本文将介绍如何利用 Opencv, 对简单场景下的车道线进行离线识别. 梳理整个识别过程的逻辑, 并对过程中使用的相关知识点进行介绍. 正文中使用 C++ 实现, 在文末也会附上利用 python 实现的代码, 读者完全可以依照本文复现该项目.
1. 整体思路
简单的车道线识别可由以下几步完成:
读取视频 - 灰度变换 - 高斯滤波 - 边缘检测 - 感兴趣区域检测 - 霍夫变换 - 车道线拟合 - 图片混合
在下面的内容中, 将按照以上步骤一步步实现, 最终实现对车道线的检测. 大家都知道, 视频是由一帧帧的图像组成, 因此对视频的车道线检测本质上是对图像的车道线进行检测.
2. 实现单张图片车道线检测
1)导入包含的库文件
- #include <iostream>
- #include <opencv2/opencv.hpp>
- #include<vector>
- #include <opencv2/highgui/highgui.hpp>
- #include<string>
- using namespace std;
- using namespace cv;
2)读取图片
- //*************reading image******************
- Mat image;
- image = imread("/home/project1/test1.jpg");
- if(image.empty()){
- cout <<"reading error"<<endl;
- return -1;
- }
在 Opencv 中, 图像的数据格式是 Mat, 相当于一个矩阵. 这个步骤虽然简单, 但有两点需要注意: 一是 imread 后面的文件地址, 在 Linux 和 Windows 下斜线的方向可能不一样, 需要注意, 最好是使用全局路径, 不容易出错; 二是在读入图像后, 最好加一段 image.empty()来判断是否正确导入了图片.
原图
3)灰度变换
- //***************gray image*******************
- Mat image_gray;
- cvtColor(image,image_gray, CV_BGR2GRAY);
使用 Opencv 中的 cvtColor 函数可以直接将 RGB 的图像转换成灰度图. 这个函数有三个输入参数, 分别是: 输入图像, 输出图像, 格式转化类别;
灰度图
4)高斯滤波
- Mat image_gau;
- GaussianBlur(image_gray, image_gau, Size(5,5),0,0);
使用高斯滤波, 也叫高斯模糊, 能够剔除原图像中的一些噪点. 比如, 如果不使用高斯滤波, 直接处理原图, 图中一些无关紧要的特征就无法避开, 影响后面的处理. 相反, 通过高斯模糊之后, 一些不那么清晰的噪点就被删除掉了.

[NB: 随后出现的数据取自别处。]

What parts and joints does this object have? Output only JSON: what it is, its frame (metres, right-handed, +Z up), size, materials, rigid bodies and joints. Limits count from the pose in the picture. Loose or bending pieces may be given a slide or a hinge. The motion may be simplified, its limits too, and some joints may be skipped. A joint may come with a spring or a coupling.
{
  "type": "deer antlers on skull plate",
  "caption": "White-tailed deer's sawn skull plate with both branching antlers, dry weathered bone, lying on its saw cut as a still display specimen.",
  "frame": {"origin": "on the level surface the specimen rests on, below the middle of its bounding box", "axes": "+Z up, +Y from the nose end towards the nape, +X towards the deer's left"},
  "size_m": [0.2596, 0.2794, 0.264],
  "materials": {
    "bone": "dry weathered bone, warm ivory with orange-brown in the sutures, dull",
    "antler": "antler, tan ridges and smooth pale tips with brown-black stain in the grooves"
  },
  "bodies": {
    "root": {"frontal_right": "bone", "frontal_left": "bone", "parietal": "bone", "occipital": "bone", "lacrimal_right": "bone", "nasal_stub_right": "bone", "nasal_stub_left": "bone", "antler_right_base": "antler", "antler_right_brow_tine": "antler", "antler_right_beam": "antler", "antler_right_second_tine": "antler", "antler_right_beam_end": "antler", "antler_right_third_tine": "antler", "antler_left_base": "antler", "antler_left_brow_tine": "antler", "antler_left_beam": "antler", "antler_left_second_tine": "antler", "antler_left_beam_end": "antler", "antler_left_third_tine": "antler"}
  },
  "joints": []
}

函数 GaussianBlur 的四个参数分别为: 输入图像, 输出图像, 高斯内核, 高斯内核在 X 方向的标准偏差, 高斯内核在 Y 方向上的标准偏差. 其中, 高斯内核是由 width 和 height 两个维度构成, 这两个维度可以使用不同的值, 但是必须是正奇数或者为 0; 高斯内核在 X,Y 两个方向上的标准偏差, 通常设置为 0(具体如何调参数暂未研究)
高斯滤波
5)边缘检测
- //******************canny*********************
- Mat image_canny;
- Canny(image_gau, image_canny,100, 200, 3);
Canny 边缘检测函数共有 5 个输入参数, 分别为: 输入图像, 输出图像, 阈值 1, 阈值 2, sobel 算子的孔径参数. 阈值: 低于阈值 1 的像素点会被认为不是边缘, 高于阈值 2 的像素点会被认为是边缘, 在阈值 1 和阈值 2 之间的像素点, 如果与高于阈值 2 的像素点相邻, 则认为是边缘, 否则认为不是边缘. soble 算子孔径参数, 一般默认为 3, 即表示为一个 3*3 的矩阵. sobel 算子与高斯拉普拉斯算子都是常用的边缘算子.
边缘检测
6)感兴趣区域
- Mat dstImg;
- Mat mask = Mat::zeros(image_canny.size(), CV_8UC1);
- Point PointArray[4];
- PointArray[0] = Point(0, mask.rows);
- PointArray[1] = Point(400,330);
- PointArray[2] = Point(570,330);
- PointArray[3] = Point(mask.cols, mask.rows);
- fillConvexPoly(mask,PointArray,4,Scalar(255));
- bitwise_and(mask,image_canny,dstImg);
从上图可以看出, 通过边缘检测得到的图片包含了很多环境信息, 这些是我们不感兴趣的, 需要提取我们需要都得信息. 观察原图可知, 车道先一般位于图片下方的一个梯形区域, 手动设定 4 个点, 组成梯形区域的四个顶点. 利用 fillConvexPoly 函数可以画出多边形, 这个函数共有 4 个参数: 空图(大小与原图一致), 顶点信息, 多边形的边数, 线条颜色.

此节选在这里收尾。